[Mlir-commits] [mlir] b1da82a - [mlir][arith] Fix overflow bug in arith::CeilDivSIOp::fold (#90947)

Wed May 8 13:06:07 PDT 2024

Author: Andrzej Warzyński
Date: 2024-05-08T21:06:03+01:00
New Revision: b1da82ae3dba0982b3a9668ca895ddf4164fb3d1

URL: https://github.com/llvm/llvm-project/commit/b1da82ae3dba0982b3a9668ca895ddf4164fb3d1
DIFF: https://github.com/llvm/llvm-project/commit/b1da82ae3dba0982b3a9668ca895ddf4164fb3d1.diff

LOG: [mlir][arith] Fix overflow bug in arith::CeilDivSIOp::fold (#90947)

The folder for arith::CeilDivSIOp should only be applied when it can be
guaranteed that no overflow would happen.
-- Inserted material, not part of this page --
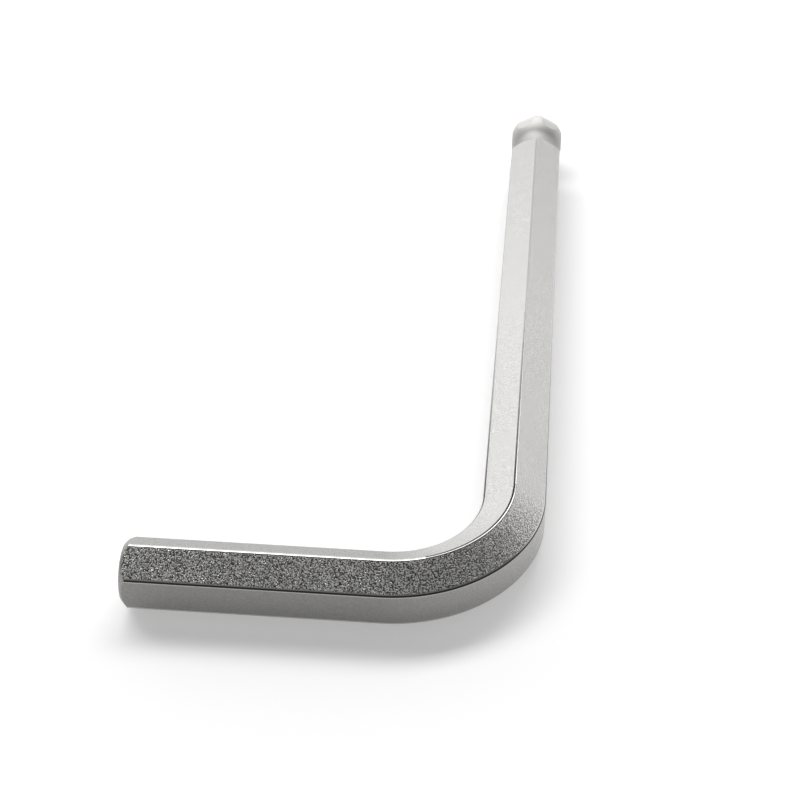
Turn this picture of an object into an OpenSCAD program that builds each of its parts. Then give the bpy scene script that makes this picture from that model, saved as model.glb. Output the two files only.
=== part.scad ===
// L-shaped hex key with a ball end, lying on the lower edges of its two arms.
// The long arm runs along Y, and the short arm leaves its near end towards -X.

/* [Bar] */
// Width of the hexagonal bar across its flats
key_af = 5; // [4:0.25:8]
// Rounding along the six long edges of the bar
edge_r = 0.3; // [0.1:0.05:0.6]

/* [Arms] */
// Short arm, from the outer flat of the long arm to the end face
short_len = 32; // [24:1:80]
// Long arm, from the outer flat of the short arm to the tip of the ball
long_len = 74; // [40:1:200]
// Radius of the bend at the middle of the bar
bend_r = 9.6; // [6:0.2:16]

/* [Short end] */
// How far the edge of the end face lies inside the flats
end_inset = 0.2; // [0.1:0.05:0.8]
// Angle between the turned chamfer and the end face
chamfer_angle = 45; // [30:5:60]

/* [Ball end] */
// How far the six flats of the ball stand proud of the flats of the bar
ball_proud = 0.1; // [0:0.05:0.3]
// How far the turned corners of the ball stand proud of its flats
ball_crown = 0.16; // [0.05:0.01:0.3]
// Diameter of the flat tip of the ball
tip_d = 3.6; // [2:0.2:4.4]
// Depth of the turned neck below the flats of the bar
neck_depth = 0.5; // [0.4:0.05:1.2]
// Radius of the round groove that forms the neck
groove_r = 2; // [1:0.5:8]

/* [Hidden] */
$fn = 96;
flats = 6;
flat_turn = 360 / flats;
edge_steps = 4;

// Half widths of the bar: at a flat, at the centre of an edge's rounding, and at an edge
flat_r = key_af / 2;
edge_centre_r = (flat_r - edge_r) / cos(flat_turn / 2);
corner_r = edge_centre_r + edge_r;

// Turned end face of the short arm, and how far a cutter reaches clear of the bar
end_r = flat_r - end_inset;
clear_r = 2 * corner_r;

// Ball: a turned round form, crossed by the rounds that leave its six flats
ball_flat_r = flat_r + ball_proud;
ball_r = ball_flat_r + ball_crown;
tip_reach = sqrt(ball_r ^ 2 - (tip_d / 2) ^ 2);

// The groove behind the ball is an arc that leaves the ball's own arc without a step
neck_r = flat_r - neck_depth;
groove_centre_r = neck_r + groove_r;
neck_back = sqrt((ball_r + groove_r) ^ 2 - groove_centre_r ^ 2);
blend_r = groove_centre_r * ball_r / (ball_r + groove_r);

// The groove runs out past the edges of the bar, or at its own widest if they lie past it
shoulder_r = min(corner_r + edge_r, groove_centre_r);
shoulder_len = sqrt(groove_r ^ 2 - (groove_centre_r - shoulder_r) ^ 2);
head_back = neck_back + shoulder_len;

// Straight lengths between the bend and the ends
short_run = short_len - flat_r - bend_r;
long_run = long_len - flat_r - bend_r - head_back - tip_reach;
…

The current implementation
works fine when both dividends are positive and the only arithmetic
operation is the division itself.

However, in cases where either the dividend or divisor is negative (or
both),
the division is split into multiple arith operations, e.g.: `- ( -a /
b)`. That's
additional 2 operations on top of the actual division that can overflow 
- the folder should check all 3 ops for overflow. 

The current logic doesn't do that - it effectively only checks the last
operation
(i.e. the division). It breaks when using e.g. MININT values (e.g. -128
for
8-bit integers) - negating such values overflows.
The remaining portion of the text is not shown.